What children often take from these stories

Adults sometimes assume the main benefit is understanding military life better. That can be part of it, but children often take something more personal from these books. They learn that their feelings make sense. They learn that missing someone does not mean they are not coping. They learn that change can be hard without meaning they are doing it wrong.

That emotional validation is powerful. It helps children feel heard rather than managed. It can also reduce the pressure they place on themselves to be endlessly brave or endlessly fine, especially when they have absorbed the idea that military families should just get on with it.

The best stories gently challenge that pressure. They make room for vulnerability alongside resilience. They tell children, in effect, you are unconditionally loved, and what you feel here matters.

Why specificity matters more than people think

There is a big difference between a book that mentions a parent going away and a book that truly understands service-related disruption. Families living this reality often notice that difference straight away.

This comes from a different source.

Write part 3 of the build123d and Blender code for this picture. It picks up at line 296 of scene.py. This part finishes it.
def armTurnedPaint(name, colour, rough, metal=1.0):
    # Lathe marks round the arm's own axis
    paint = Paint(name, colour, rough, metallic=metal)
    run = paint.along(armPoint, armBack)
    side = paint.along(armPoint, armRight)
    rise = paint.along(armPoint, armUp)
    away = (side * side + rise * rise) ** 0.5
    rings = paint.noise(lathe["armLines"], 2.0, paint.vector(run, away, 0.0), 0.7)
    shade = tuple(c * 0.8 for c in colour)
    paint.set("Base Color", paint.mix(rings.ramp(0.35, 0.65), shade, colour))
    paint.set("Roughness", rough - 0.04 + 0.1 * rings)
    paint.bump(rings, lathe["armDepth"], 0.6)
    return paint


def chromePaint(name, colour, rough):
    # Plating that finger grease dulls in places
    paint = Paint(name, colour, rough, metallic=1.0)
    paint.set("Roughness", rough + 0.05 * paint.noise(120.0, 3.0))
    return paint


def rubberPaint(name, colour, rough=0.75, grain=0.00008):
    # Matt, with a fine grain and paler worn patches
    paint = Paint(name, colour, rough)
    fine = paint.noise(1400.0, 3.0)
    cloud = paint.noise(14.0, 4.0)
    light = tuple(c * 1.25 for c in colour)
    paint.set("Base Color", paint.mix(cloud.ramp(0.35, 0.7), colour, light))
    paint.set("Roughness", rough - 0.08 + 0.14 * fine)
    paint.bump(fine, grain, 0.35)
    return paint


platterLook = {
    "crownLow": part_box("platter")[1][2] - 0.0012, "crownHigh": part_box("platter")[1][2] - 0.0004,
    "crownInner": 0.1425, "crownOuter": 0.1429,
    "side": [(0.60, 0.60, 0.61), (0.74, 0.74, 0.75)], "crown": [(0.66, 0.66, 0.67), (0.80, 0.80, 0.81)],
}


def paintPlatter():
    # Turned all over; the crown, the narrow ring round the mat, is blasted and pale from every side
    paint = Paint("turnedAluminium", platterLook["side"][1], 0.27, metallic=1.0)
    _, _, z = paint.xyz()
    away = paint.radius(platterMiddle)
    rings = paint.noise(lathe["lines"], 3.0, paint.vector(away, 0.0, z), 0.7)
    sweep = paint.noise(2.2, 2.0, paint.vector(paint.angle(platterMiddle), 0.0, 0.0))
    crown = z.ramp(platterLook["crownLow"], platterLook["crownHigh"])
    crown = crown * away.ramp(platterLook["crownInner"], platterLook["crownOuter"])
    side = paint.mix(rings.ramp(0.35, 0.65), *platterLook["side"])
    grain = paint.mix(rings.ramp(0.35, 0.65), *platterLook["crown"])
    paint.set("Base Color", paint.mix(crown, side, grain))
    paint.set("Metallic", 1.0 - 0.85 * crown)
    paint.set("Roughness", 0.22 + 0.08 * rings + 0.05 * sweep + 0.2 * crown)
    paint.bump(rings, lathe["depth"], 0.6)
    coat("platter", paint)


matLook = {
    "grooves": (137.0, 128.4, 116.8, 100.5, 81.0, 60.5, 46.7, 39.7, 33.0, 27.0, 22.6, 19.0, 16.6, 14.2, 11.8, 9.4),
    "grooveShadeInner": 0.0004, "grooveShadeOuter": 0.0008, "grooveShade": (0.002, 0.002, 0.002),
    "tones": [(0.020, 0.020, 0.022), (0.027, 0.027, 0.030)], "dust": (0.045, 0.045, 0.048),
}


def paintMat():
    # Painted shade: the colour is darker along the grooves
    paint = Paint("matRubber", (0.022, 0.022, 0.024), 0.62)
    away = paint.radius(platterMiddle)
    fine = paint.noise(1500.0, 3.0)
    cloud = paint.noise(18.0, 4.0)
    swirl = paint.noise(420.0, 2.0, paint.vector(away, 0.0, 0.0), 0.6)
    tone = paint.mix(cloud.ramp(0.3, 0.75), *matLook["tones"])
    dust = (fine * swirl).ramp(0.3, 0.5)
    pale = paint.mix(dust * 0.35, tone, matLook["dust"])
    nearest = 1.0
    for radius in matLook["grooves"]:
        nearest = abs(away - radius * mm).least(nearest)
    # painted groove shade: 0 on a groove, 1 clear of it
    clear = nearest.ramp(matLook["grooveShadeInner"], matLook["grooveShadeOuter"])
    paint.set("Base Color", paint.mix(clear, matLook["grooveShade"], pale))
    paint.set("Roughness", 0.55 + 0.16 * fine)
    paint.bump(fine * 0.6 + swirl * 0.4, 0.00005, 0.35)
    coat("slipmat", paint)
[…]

Specificity creates trust. It tells a child, and the adult reading with them, that this story was made with care for families like theirs. That does not mean every page needs military terminology. It means the emotional truth is right. The waiting is right. The practical strain is right. The child’s questions are right.

That is where niche publishers can offer something deeply valuable. A brand like Sea Sky Land is not trying to speak to every childhood experience at once. It is speaking directly to defence-connected children and the people caring for them, with stories designed to help them feel empowered and heard.

If you are looking for books about military families for kids, it is worth choosing stories that see your family clearly. Not because children need labels for everything, but because they benefit from feeling recognised.

A good book will not make deployment easy, or postings simple, or long stretches apart painless. What it can do is give your child a steadier place to stand while those things unfold - and sometimes that is exactly what a family needs most.